Reputation: 327
I use 48 core remote machine, but the operation shown in below takes huge amount of time for a pandas dataframe with size (1009224, 232). Actually, I cannot see running stage on web GUI of spark. Any idea or suggestion ? [Update] My main problem is that I cannot achieve to use all of available cores of 48 core machine. I guess my configuration is wrong. This code executed but not in 48 core.

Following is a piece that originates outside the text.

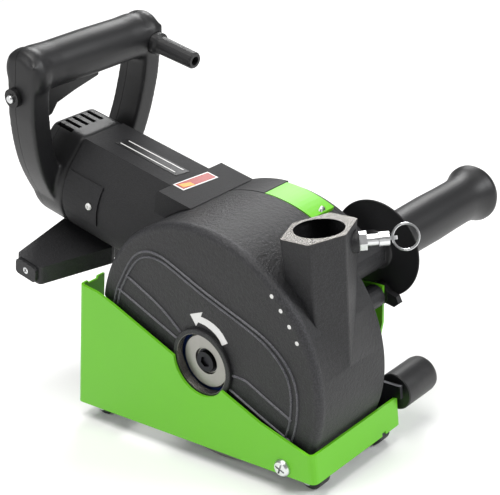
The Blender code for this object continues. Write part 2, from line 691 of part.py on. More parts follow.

from pyspark.sql import SparkSession
spark_session = SparkSession.builder.appName("rocket3") \
.config('spark.driver.memory', '30g')\
.config('spark.executor.memory', '30g')\
.config('spark.executor.cores', '40') \
.config('spark.cores.max', '40') \
.getOrCreate()
import time
start = time.time()
df_sp = spark_session.createDataFrame(x_df)
end = time.time()
print(end - start)
Upvotes: 2
Views: 765
Reputation: 1626
use this code snippet for conversion.
dataset = pd.read_csv("data/file.csv")
sc = SparkContext(conf=conf)
sqlCtx = SQLContext(sc)
sdf = sqlCtx.createDataFrame(dataset)
If you get this error
TypeError: Can not merge type <class 'pyspark.sql.types.StringType'> and <class 'pyspark.sql.types.DoubleType'>
then change the data type of columns to str
Ex.
df[['SomeCol', 'Col2']] = df[['SomeCol', 'Col2']].astype(str)
Upvotes: 2